Ondanks een uitgebreid huisonderzoek door Hans Brandenburg zijn we er niet achter gekomen wat er precies in het dubbele pakhuis was opgeslagen. In 1663 was nog sprake van een huis en erf met de wal ervoor en pas in 1694 wordt er in een akte vermelding gemaakt van een pakhuis en erf, genaamd ‘het Walvisbeen’. Ook in 1755 als Jacob van Hoek, van beroep timmerman de nieuwe eigenaar wordt is er sprake van ‘een pakhuis en erf, genaamd ‘het Walvisbeen’. Pas in 1787 als Hermanus Engelkind, bakker van beroep, op een openbare verkoop de nieuwe eigenaar wordt, wordt ‘het Walvisbeen is Steen’ in de gevel genoemd. In alle latere koop/verkoopaktes wordt de naam ‘het Walvisbeen’ weer gebruikt.

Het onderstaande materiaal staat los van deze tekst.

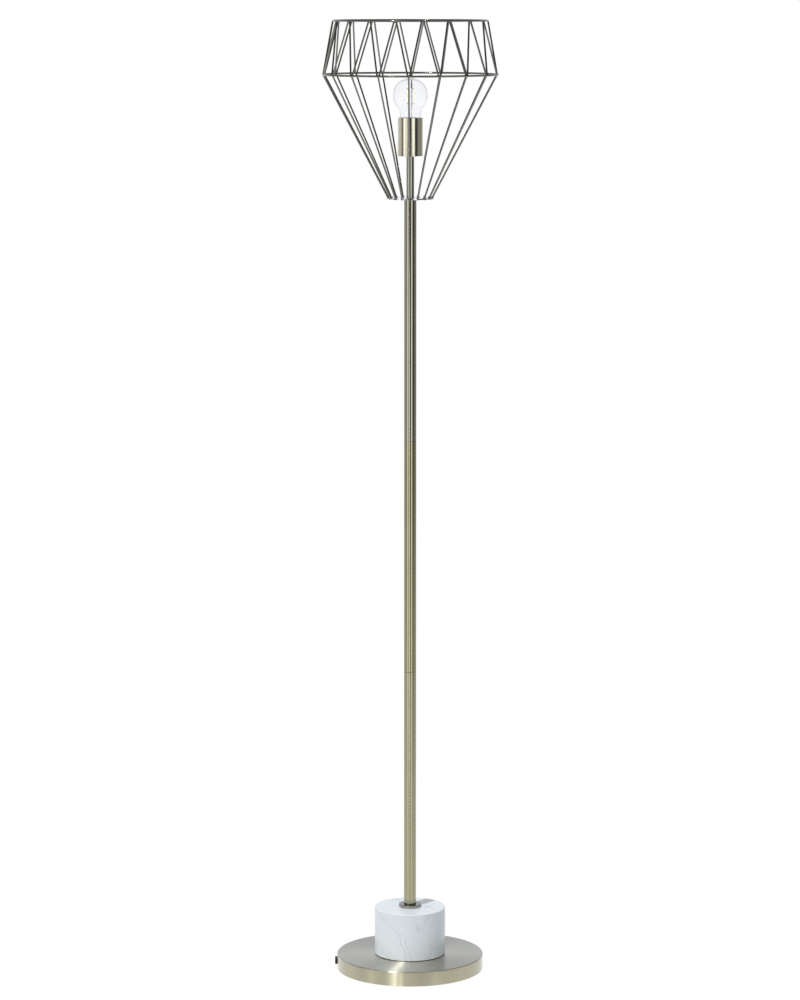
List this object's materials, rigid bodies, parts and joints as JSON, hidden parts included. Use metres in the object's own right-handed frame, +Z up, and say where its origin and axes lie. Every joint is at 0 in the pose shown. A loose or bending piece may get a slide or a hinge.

Na de afbraak van de bebouwing van de Haarlemmer Houttuinen verrees er nieuwe woningbouw naar ontwerpen van o.a. de architecten Jouke van der Bout en Hertzberger.Op het binnenterrein, achter de woningen kwam een extra straat, de Nieuwe Houttuinen.Deze binnenstraat kreeg verbindingen met de Haarlemmerdijk via drie overbouwde poortdoorgangen. In de linkermuur van de ‘Westpoort’ kreeg de gevelsteen HET WALVISBEEN IS NU STEEN in 1989 een nieuwe plek.